__SET PROBLEM__: Reproduce each line exactly. Skip none.
*** PROVIDED MATERIAL ***
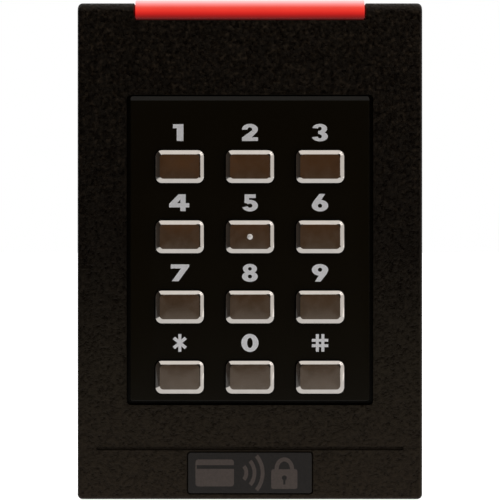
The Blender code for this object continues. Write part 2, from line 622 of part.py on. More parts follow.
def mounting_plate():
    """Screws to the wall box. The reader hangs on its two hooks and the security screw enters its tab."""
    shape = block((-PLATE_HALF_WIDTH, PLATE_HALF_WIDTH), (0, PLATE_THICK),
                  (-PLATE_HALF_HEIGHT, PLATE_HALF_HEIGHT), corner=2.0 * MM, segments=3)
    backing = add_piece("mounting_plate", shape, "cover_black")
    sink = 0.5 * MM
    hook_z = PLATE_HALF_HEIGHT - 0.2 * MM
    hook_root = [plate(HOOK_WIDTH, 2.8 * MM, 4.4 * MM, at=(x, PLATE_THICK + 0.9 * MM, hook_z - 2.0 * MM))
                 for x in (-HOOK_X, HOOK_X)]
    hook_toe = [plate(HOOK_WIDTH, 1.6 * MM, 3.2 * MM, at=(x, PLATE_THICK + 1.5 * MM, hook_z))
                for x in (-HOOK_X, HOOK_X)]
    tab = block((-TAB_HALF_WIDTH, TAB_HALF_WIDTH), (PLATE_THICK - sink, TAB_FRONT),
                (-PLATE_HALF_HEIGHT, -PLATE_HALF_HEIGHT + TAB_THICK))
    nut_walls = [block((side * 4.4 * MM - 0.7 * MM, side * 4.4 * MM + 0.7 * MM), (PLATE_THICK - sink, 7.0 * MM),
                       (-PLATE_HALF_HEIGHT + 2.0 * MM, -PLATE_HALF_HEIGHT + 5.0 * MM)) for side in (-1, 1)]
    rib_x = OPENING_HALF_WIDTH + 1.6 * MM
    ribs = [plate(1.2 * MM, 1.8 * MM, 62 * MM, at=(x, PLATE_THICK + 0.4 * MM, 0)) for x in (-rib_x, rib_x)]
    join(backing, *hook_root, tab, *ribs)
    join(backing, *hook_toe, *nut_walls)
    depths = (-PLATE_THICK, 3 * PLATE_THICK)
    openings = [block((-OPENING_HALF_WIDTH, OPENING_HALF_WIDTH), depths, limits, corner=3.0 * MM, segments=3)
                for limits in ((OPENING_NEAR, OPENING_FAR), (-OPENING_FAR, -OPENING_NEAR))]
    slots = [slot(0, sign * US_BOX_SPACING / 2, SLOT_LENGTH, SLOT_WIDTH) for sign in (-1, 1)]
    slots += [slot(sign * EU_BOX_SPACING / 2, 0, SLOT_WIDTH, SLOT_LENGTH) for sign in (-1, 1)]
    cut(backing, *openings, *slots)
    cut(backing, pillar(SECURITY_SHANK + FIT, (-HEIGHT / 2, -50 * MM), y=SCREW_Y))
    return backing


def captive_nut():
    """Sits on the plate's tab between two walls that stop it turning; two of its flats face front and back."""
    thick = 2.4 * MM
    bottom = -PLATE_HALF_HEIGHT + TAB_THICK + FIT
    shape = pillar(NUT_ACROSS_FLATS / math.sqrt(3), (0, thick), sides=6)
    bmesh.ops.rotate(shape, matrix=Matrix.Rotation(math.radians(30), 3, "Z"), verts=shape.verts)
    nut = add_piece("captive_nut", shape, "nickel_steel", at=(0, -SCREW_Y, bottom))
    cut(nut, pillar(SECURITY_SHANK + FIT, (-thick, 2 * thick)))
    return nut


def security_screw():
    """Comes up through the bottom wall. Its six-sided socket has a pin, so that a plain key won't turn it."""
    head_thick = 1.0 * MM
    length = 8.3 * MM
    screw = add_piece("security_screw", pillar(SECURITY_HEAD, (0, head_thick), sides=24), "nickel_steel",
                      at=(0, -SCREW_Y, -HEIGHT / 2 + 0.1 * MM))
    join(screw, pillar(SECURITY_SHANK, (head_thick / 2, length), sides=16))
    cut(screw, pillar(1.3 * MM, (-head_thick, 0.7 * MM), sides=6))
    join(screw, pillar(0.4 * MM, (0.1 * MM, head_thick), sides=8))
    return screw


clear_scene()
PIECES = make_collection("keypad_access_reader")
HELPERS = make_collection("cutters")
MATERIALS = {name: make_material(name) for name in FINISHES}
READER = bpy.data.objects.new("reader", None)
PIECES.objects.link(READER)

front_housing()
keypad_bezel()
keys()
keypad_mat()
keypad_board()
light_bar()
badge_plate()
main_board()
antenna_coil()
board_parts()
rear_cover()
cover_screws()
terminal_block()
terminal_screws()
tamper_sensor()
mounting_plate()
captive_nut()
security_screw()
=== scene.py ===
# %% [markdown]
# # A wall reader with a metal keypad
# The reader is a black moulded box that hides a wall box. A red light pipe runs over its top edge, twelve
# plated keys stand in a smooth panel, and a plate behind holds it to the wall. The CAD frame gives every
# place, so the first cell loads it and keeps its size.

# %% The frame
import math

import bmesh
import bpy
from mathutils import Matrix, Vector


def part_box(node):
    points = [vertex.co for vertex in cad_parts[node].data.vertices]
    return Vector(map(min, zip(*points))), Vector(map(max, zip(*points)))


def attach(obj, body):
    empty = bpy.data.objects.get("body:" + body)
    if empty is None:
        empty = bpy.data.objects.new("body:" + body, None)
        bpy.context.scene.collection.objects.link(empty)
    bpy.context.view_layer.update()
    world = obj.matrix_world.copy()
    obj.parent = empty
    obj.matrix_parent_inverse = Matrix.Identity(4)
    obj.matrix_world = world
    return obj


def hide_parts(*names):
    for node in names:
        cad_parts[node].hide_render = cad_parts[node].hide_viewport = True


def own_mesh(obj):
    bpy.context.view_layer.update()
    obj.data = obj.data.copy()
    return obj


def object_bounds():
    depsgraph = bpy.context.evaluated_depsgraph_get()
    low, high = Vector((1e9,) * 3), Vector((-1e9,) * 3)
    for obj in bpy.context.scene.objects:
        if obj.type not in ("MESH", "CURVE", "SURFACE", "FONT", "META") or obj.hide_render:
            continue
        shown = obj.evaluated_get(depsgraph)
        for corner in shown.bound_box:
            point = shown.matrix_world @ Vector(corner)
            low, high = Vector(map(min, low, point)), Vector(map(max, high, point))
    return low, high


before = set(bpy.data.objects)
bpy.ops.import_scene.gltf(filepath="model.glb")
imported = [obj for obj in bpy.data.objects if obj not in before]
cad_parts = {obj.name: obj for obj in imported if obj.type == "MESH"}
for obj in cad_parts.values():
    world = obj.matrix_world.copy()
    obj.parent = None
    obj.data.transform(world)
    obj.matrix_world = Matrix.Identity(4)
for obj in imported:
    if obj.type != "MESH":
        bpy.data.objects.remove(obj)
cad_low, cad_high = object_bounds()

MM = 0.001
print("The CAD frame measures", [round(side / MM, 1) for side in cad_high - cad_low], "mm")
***
__COMPLETE ANSWER__:
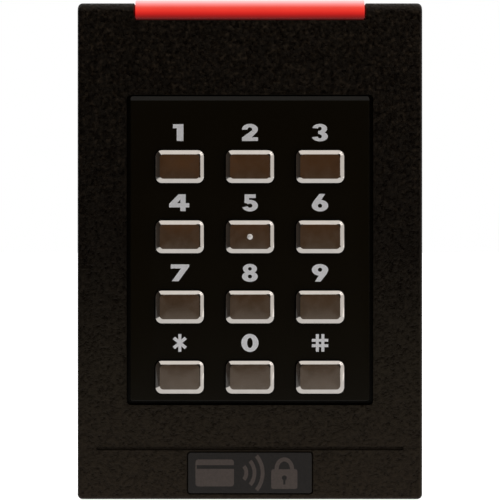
The Blender code for this object continues. Write part 2, from line 622 of part.py on. More parts follow.
def mounting_plate():
    """Screws to the wall box. The reader hangs on its two hooks and the security screw enters its tab."""
    shape = block((-PLATE_HALF_WIDTH, PLATE_HALF_WIDTH), (0, PLATE_THICK),
                  (-PLATE_HALF_HEIGHT, PLATE_HALF_HEIGHT), corner=2.0 * MM, segments=3)
    backing = add_piece("mounting_plate", shape, "cover_black")
    sink = 0.5 * MM
    hook_z = PLATE_HALF_HEIGHT - 0.2 * MM
    hook_root = [plate(HOOK_WIDTH, 2.8 * MM, 4.4 * MM, at=(x, PLATE_THICK + 0.9 * MM, hook_z - 2.0 * MM))
                 for x in (-HOOK_X, HOOK_X)]
    hook_toe = [plate(HOOK_WIDTH, 1.6 * MM, 3.2 * MM, at=(x, PLATE_THICK + 1.5 * MM, hook_z))
                for x in (-HOOK_X, HOOK_X)]
    tab = block((-TAB_HALF_WIDTH, TAB_HALF_WIDTH), (PLATE_THICK - sink, TAB_FRONT),
                (-PLATE_HALF_HEIGHT, -PLATE_HALF_HEIGHT + TAB_THICK))
    nut_walls = [block((side * 4.4 * MM - 0.7 * MM, side * 4.4 * MM + 0.7 * MM), (PLATE_THICK - sink, 7.0 * MM),
                       (-PLATE_HALF_HEIGHT + 2.0 * MM, -PLATE_HALF_HEIGHT + 5.0 * MM)) for side in (-1, 1)]
    rib_x = OPENING_HALF_WIDTH + 1.6 * MM
    ribs = [plate(1.2 * MM, 1.8 * MM, 62 * MM, at=(x, PLATE_THICK + 0.4 * MM, 0)) for x in (-rib_x, rib_x)]
    join(backing, *hook_root, tab, *ribs)
    join(backing, *hook_toe, *nut_walls)
    depths = (-PLATE_THICK, 3 * PLATE_THICK)
    openings = [block((-OPENING_HALF_WIDTH, OPENING_HALF_WIDTH), depths, limits, corner=3.0 * MM, segments=3)
                for limits in ((OPENING_NEAR, OPENING_FAR), (-OPENING_FAR, -OPENING_NEAR))]
    slots = [slot(0, sign * US_BOX_SPACING / 2, SLOT_LENGTH, SLOT_WIDTH) for sign in (-1, 1)]
    slots += [slot(sign * EU_BOX_SPACING / 2, 0, SLOT_WIDTH, SLOT_LENGTH) for sign in (-1, 1)]
    cut(backing, *openings, *slots)
    cut(backing, pillar(SECURITY_SHANK + FIT, (-HEIGHT / 2, -50 * MM), y=SCREW_Y))
    return backing


def captive_nut():
    """Sits on the plate's tab between two walls that stop it turning; two of its flats face front and back."""
    thick = 2.4 * MM
    bottom = -PLATE_HALF_HEIGHT + TAB_THICK + FIT
    shape = pillar(NUT_ACROSS_FLATS / math.sqrt(3), (0, thick), sides=6)
    bmesh.ops.rotate(shape, matrix=Matrix.Rotation(math.radians(30), 3, "Z"), verts=shape.verts)
    nut = add_piece("captive_nut", shape, "nickel_steel", at=(0, -SCREW_Y, bottom))
    cut(nut, pillar(SECURITY_SHANK + FIT, (-thick, 2 * thick)))
    return nut


def security_screw():
    """Comes up through the bottom wall. Its six-sided socket has a pin, so that a plain key won't turn it."""
    head_thick = 1.0 * MM
    length = 8.3 * MM
    screw = add_piece("security_screw", pillar(SECURITY_HEAD, (0, head_thick), sides=24), "nickel_steel",
                      at=(0, -SCREW_Y, -HEIGHT / 2 + 0.1 * MM))
    join(screw, pillar(SECURITY_SHANK, (head_thick / 2, length), sides=16))
    cut(screw, pillar(1.3 * MM, (-head_thick, 0.7 * MM), sides=6))
    join(screw, pillar(0.4 * MM, (0.1 * MM, head_thick), sides=8))
    return screw


clear_scene()
PIECES = make_collection("keypad_access_reader")
HELPERS = make_collection("cutters")
MATERIALS = {name: make_material(name) for name in FINISHES}
READER = bpy.data.objects.new("reader", None)
PIECES.objects.link(READER)

front_housing()
keypad_bezel()
keys()
keypad_mat()
keypad_board()
light_bar()
badge_plate()
main_board()
antenna_coil()
board_parts()
rear_cover()
cover_screws()
terminal_block()
terminal_screws()
tamper_sensor()
mounting_plate()
captive_nut()
security_screw()
=== scene.py ===
# %% [markdown]
# # A wall reader with a metal keypad
# The reader is a black moulded box that hides a wall box. A red light pipe runs over its top edge, twelve
# plated keys stand in a smooth panel, and a plate behind holds it to the wall. The CAD frame gives every
# place, so the first cell loads it and keeps its size.

# %% The frame
import math

import bmesh
import bpy
from mathutils import Matrix, Vector


def part_box(node):
    points = [vertex.co for vertex in cad_parts[node].data.vertices]
    return Vector(map(min, zip(*points))), Vector(map(max, zip(*points)))


def attach(obj, body):
    empty = bpy.data.objects.get("body:" + body)
    if empty is None:
        empty = bpy.data.objects.new("body:" + body, None)
        bpy.context.scene.collection.objects.link(empty)
    bpy.context.view_layer.update()
    world = obj.matrix_world.copy()
    obj.parent = empty
    obj.matrix_parent_inverse = Matrix.Identity(4)
    obj.matrix_world = world
    return obj


def hide_parts(*names):
    for node in names:
        cad_parts[node].hide_render = cad_parts[node].hide_viewport = True


def own_mesh(obj):
    bpy.context.view_layer.update()
    obj.data = obj.data.copy()
    return obj


def object_bounds():
    depsgraph = bpy.context.evaluated_depsgraph_get()
    low, high = Vector((1e9,) * 3), Vector((-1e9,) * 3)
    for obj in bpy.context.scene.objects:
        if obj.type not in ("MESH", "CURVE", "SURFACE", "FONT", "META") or obj.hide_render:
            continue
        shown = obj.evaluated_get(depsgraph)
        for corner in shown.bound_box:
            point = shown.matrix_world @ Vector(corner)
            low, high = Vector(map(min, low, point)), Vector(map(max, high, point))
    return low, high


before = set(bpy.data.objects)
bpy.ops.import_scene.gltf(filepath="model.glb")
imported = [obj for obj in bpy.data.objects if obj not in before]
cad_parts = {obj.name: obj for obj in imported if obj.type == "MESH"}
for obj in cad_parts.values():
    world = obj.matrix_world.copy()
    obj.parent = None
    obj.data.transform(world)
    obj.matrix_world = Matrix.Identity(4)
for obj in imported:
    if obj.type != "MESH":
        bpy.data.objects.remove(obj)
cad_low, cad_high = object_bounds()

MM = 0.001
print("The CAD frame measures", [round(side / MM, 1) for side in cad_high - cad_low], "mm")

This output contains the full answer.